For example here we use the US Federal Calendar
(almanac::cal_us_federal()
) already included in the almanac
package:
library(almanac)
#Add temporal effects for epidemic process
temporal_effects(day_of_week = TRUE, week_of_year = TRUE, holidays = cal_us_federal())
#> ── Temporal effect object ──
#>
#> The following effects are in place:
#> • day_of_week
#> • week_of_year
#> • holidays
#>
Thus we can run our new model accounting for holiday effects both in the reporting (due to labs not working at full capacity) and the epidemic (due to individuals behaving differently during holidays and thus changing the epidemic process):
#Add temporal effects for epidemic process
epidemic_effects <- temporal_effects(day_of_week = TRUE, week_of_year = TRUE,
holidays = cal_us_federal())
#Add temporal effects for delay process to have an effect on delay if weekend
delay_effects <- temporal_effects(weekend = TRUE, holidays = cal_us_federal())
ncast_temp <- nowcast(mpox_reduced, true_date = "dx_date", report_date = "dx_report_date",
temporal_effects_epidemic = epidemic_effects,
temporal_effects_delay = delay_effects,
refresh = FALSE,
method = "variational", #<- Change to sampling when in production
seed = 87245)
And this is what the model looks like:
Interested users can consult the almanac package’s documentation
on how to create a calendar.
Adding cycles
Cycles correspond to increases/decreases in the epidemic process that cannot be accounted for by seasonality. While seasonality increases/decreases during usually specific periods in time (say increase in dengue cases during rainy season), cycles correspond to stochastic increases/decreases that have no season (say if dengue cases one year rose during rainy season but the following year during dry season).

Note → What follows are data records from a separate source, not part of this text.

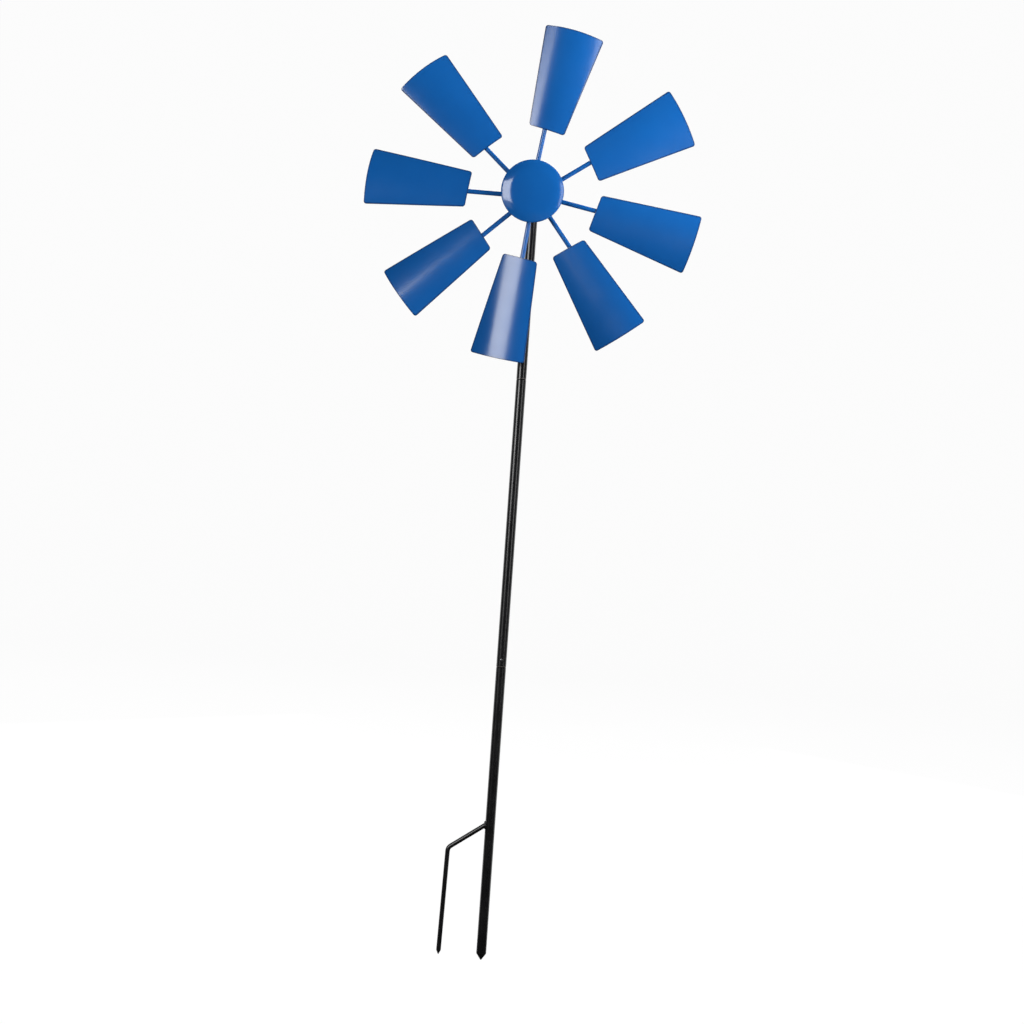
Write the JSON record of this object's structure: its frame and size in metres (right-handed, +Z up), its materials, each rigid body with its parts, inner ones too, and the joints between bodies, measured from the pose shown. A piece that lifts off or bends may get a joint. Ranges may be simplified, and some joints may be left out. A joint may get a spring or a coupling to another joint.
{
  "type": "garden windmill",
  "caption": "Garden windmill: tapered blue sheet blades on rods round a capped hub, spinning on an axle atop a black three-section pole with a two-prong ground stake.",
  "frame": {"origin": "on the pole's axis at ground level, 200 mm above the stake's tip", "axes": "+Z up along the pole, -Y towards the rotor's front"},
  "size_m": [0.5727, 0.1066, 1.5999],
  "materials": {
    "black_paint": "gloss",
    "blue_paint": "satin",
    "cap_paint": "gloss",
    "zinc": "zinc plated",
    "spring_steel": "bare",
    "nylon": "matte"
  },
  "bodies": {
    "stand": {"lower_pole": "black_paint", "stake_point": "black_paint", "prong": "black_paint", "prong_weld": "black_paint", "middle_pole": "black_paint", "upper_pole": "black_paint", "head_tube": "black_paint", "head_weld": "black_paint", "lower_snap_spring": "spring_steel", "upper_snap_spring": "spring_steel", "axle_bolt": "zinc", "head_washers": "zinc", "clamp_nut": "zinc", "front_washer": "zinc", "lock_nut": "zinc"},
    "rotor": {"hub_barrel": "blue_paint", "rear_bush": "nylon", "front_bush": "nylon", "hub_drum": "blue_paint", "barrel_weld": "blue_paint", "front_cap": "cap_paint", "cap_collar": "blue_paint", "cap_screws": "zinc", "spoke_1": "blue_paint", "spoke_2": "blue_paint", "spoke_3": "blue_paint", "spoke_4": "blue_paint", "spoke_5": "blue_paint", "spoke_6": "blue_paint", "spoke_7": "blue_paint", "spoke_8": "blue_paint", "spoke_washers": "zinc", "spoke_nuts": "zinc", "blade_1": "blue_paint", "blade_2": "blue_paint", "blade_3": "blue_paint", "blade_4": "blue_paint", "blade_5": "blue_paint", "blade_6": "blue_paint", "blade_7": "blue_paint", "blade_8": "blue_paint", "blade_welds": "blue_paint"},
    "lower_button": {"lower_snap_button": "spring_steel"},
    "upper_button": {"upper_snap_button": "spring_steel"}
  },
  "joints": [
    {"name": "rotor_spin", "type": "hinge", "parent": "stand", "child": "rotor", "pos_m": [0, -0.046, 1.112], "axis": [0, 1, 0], "continuous": true},
    {"name": "lower_button_press", "type": "slide", "parent": "stand", "child": "lower_button", "axis": [0, 1, 0], "range_m": [0, 0.0026], "stiffness_N_per_m": 2000, "springref_m": -0.0015, "deforming": ["lower_snap_spring"]},
    {"name": "upper_button_press", "type": "slide", "parent": "stand", "child": "upper_button", "axis": [0, -1, 0], "range_m": [0, 0.0026], "stiffness_N_per_m": 2000, "springref_m": -0.0015, "deforming": ["upper_snap_spring"]}
  ]
}
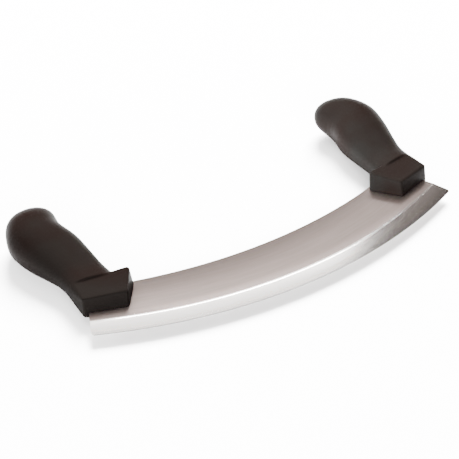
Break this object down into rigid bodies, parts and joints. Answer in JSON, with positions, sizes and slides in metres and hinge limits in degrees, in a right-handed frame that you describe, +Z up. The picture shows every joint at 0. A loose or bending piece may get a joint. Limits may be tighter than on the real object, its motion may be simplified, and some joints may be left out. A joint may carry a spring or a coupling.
{
  "type": "mezzaluna",
  "caption": "Single-blade mezzaluna: a curved, ground chopping blade between upright moulded handles with an angular foot and a rounded knob.",
  "frame": {"origin": "bottom centre of the bounding box, with the mezzaluna lying on its side", "axes": "+X along the blade to the right-hand end, +Y from the cutting edge to the knobs, +Z up"},
  "size_m": [0.241, 0.126, 0.0238],
  "materials": {
    "blade_steel": "satin, finely brushed along the blade, with a brighter ground edge",
    "handle_plastic": "near-black brown moulded plastic, satin gloss"
  },
  "bodies": {
    "root": {"blade": "blade_steel", "handle_right": "handle_plastic", "handle_left": "handle_plastic"}
  },
  "joints": []
}
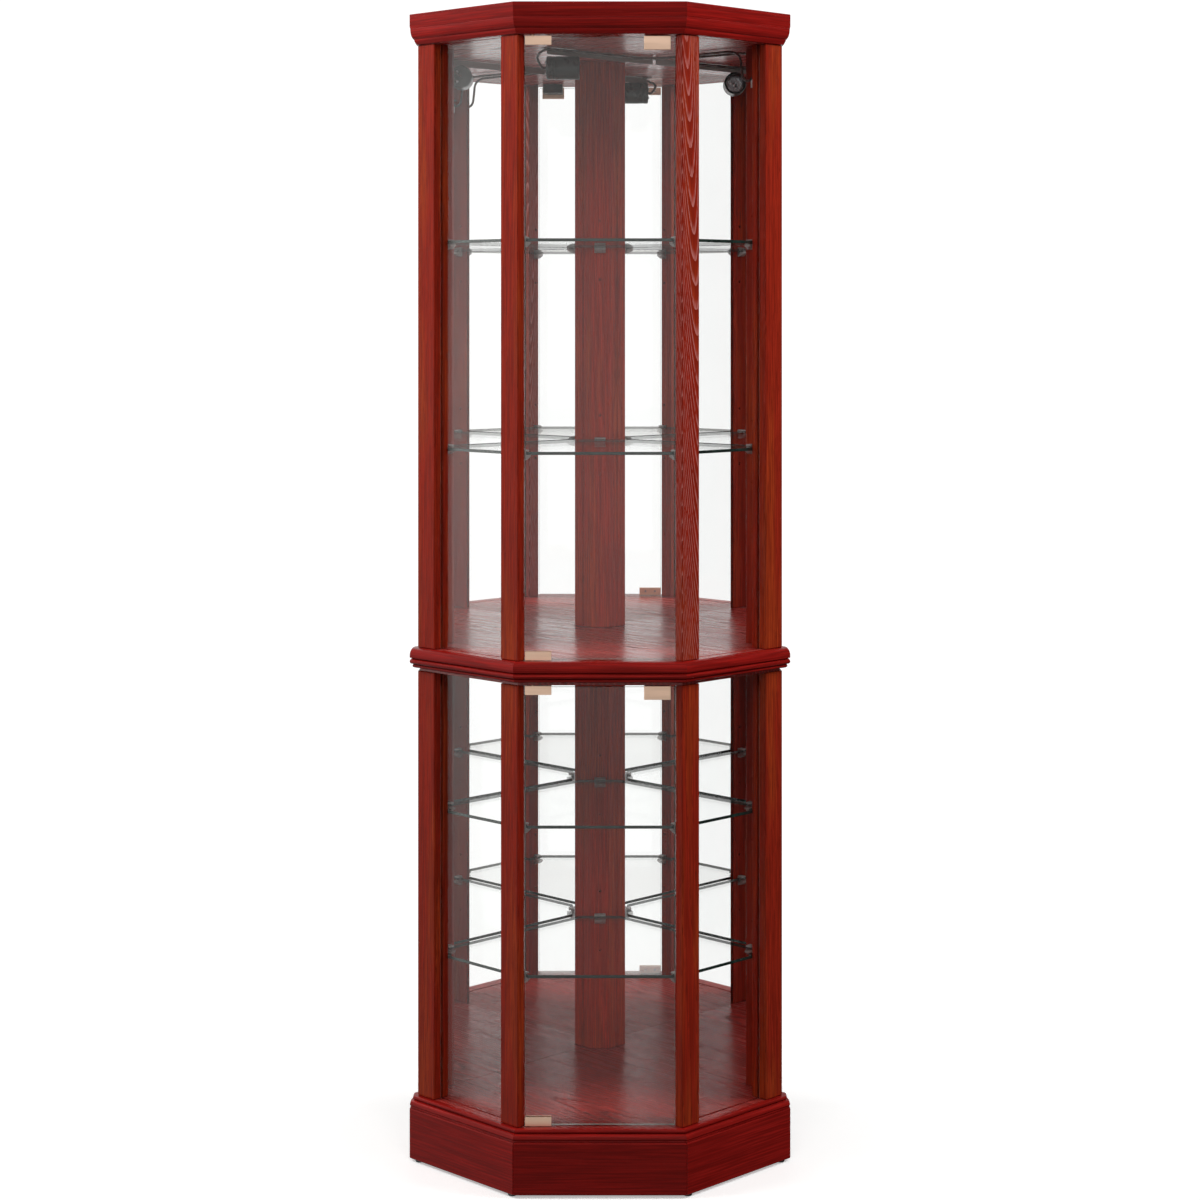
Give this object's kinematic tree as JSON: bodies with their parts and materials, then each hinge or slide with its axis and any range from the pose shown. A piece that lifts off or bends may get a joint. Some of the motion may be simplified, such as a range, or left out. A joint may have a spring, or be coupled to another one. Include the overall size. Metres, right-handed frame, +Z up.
{
  "type": "corner curio cabinet",
  "caption": "Tall corner display cabinet with a glass door to each compartment, glass sides, mirrored backs and glass shelves.",
  "frame": {"origin": "on the floor under the middle of the cabinet's bounding box", "axes": "+Z up, -Y out of the door front, +Y towards the corner of the room, +X to the right seen from the front"},
  "size_m": [0.608, 0.487, 1.83],
  "materials": {
    "post_wood": "red cherry stain under clear gloss lacquer, grain upright",
    "plinth_wood": "red cherry stain under clear gloss lacquer, grain level",
    "moulding_wood": "red cherry stain under clear gloss lacquer",
    "board_wood": "open-grained stained veneer, satin lacquer",
    "clear_glass": "clear float glass, ground edges",
    "shelf_glass": "clear float glass, polished green edges",
    "mirror": "silvered glass on a thin backing sheet",
    "brass": "satin",
    "latch_plastic": "fine matt",
    "plunger_steel": "satin",
    "glide": "matt",
    "bracket_steel": "dark, satin",
    "holder_phenolic": "moulded phenolic, dark green-black",
    "lead_sheath": "soft clear-brown sheath"
  },
  "bodies": {
    "cabinet": {"glide_front_left": "glide", "glide_front_right": "glide", "glide_outer_left": "glide", "glide_outer_right": "glide", "glide_rear": "glide", "plinth_front": "plinth_wood", "plinth_left": "plinth_wood", "plinth_right": "plinth_wood", "plinth_back_left": "plinth_wood", "plinth_back_right": "plinth_wood", "base_moulding_front": "moulding_wood", "base_moulding_left": "moulding_wood", "base_moulding_right": "moulding_wood", "waist_moulding_front": "moulding_wood", "waist_moulding_left": "moulding_wood", "waist_moulding_right": "moulding_wood", "crown_moulding_front": "moulding_wood", "crown_moulding_left": "moulding_wood", "crown_moulding_right": "moulding_wood", "lower_floor_board": "board_wood", "mid_board": "board_wood", "ceiling_board": "board_wood", "top_board": "board_wood", "lower_front_post_left": "post_wood", "lower_front_post_right": "post_wood", "lower_corner_post_left": "post_wood", "lower_corner_post_right": "post_wood", "lower_centre_post": "post_wood", "upper_front_post_left": "post_wood", "upper_front_post_right": "post_wood", "upper_corner_post_left": "post_wood", "upper_corner_post_right": "post_wood", "upper_centre_post": "post_wood", "lower_side_glass_left": "clear_glass", "lower_side_glass_right": "clear_glass", "upper_side_glass_left": "clear_glass", "upper_side_glass_right": "clear_glass", "lower_mirror_left": "mirror", "lower_mirror_right": "mirror", "upper_mirror_left": "mirror", "upper_mirror_right": "mirror", "lower_shelf_1": "shelf_glass", "lower_shelf_2": "shelf_glass", "upper_shelf_1": "shelf_glass", "upper_shelf_2": "shelf_glass", "lower_latch_housing": "latch_plastic", "upper_latch_housing": "latch_plastic", "lamp_bracket": "bracket_steel", "lamp_holder": "holder_phenolic", "lamp_lead": "lead_sheath"},
    "lower_door": {"lower_door_glass": "clear_glass", "lower_door_hinge_bottom": "brass", "lower_door_hinge_top": "brass", "lower_door_strike": "brass"},
    "upper_door": {"upper_door_glass": "clear_glass", "upper_door_hinge_bottom": "brass", "upper_door_hinge_top": "brass", "upper_door_strike": "brass"},
    "lower_plunger": {"lower_latch_plunger": "plunger_steel"},
    "upper_plunger": {"upper_latch_plunger": "plunger_steel"}
  },
  "joints": [
    {"name": "lower_door_hinge", "type": "hinge", "parent": "cabinet", "child": "lower_door", "pos_m": [-0.10373, -0.2183, 0.1052], "axis": [0, 0, -1], "range_deg": [0, 110]},
    {"name": "upper_door_hinge", "type": "hinge", "parent": "cabinet", "child": "upper_door", "pos_m": [-0.10373, -0.2183, 0.8209], "axis": [0, 0, -1], "range_deg": [0, 110]},
    {"name": "lower_latch_push", "type": "slide", "parent": "cabinet", "child": "lower_plunger", "axis": [0, 1, 0], "range_m": [0, 0.003], "stiffness_N_per_m": 400},
    {"name": "upper_latch_push", "type": "slide", "parent": "cabinet", "child": "upper_plunger", "axis": [0, 1, 0], "range_m": [0, 0.003], "stiffness_N_per_m": 400}
  ]
}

Cycles can be added into the model by setting the
has_cycle
option to TRUE
.
ncast_cycle <- nowcast(mpox_reduced, true_date = "dx_date", report_date = "dx_report_date",
temporal_effects_epidemic = epidemic_effects,
temporal_effects_delay = delay_effects,
has_cycle = TRUE,
refresh = FALSE,
method = "variational", #<- Change to sampling when in production
seed = 87245)
Changing the autorregresive components
The nowcast includes autorregresive and moving average components for the delay and the epidemic process.
The autorregresive components can be setup with the AR()
function. These are interpreted on how much the epidemic process of the
current observation depends on the cases of the previous observations.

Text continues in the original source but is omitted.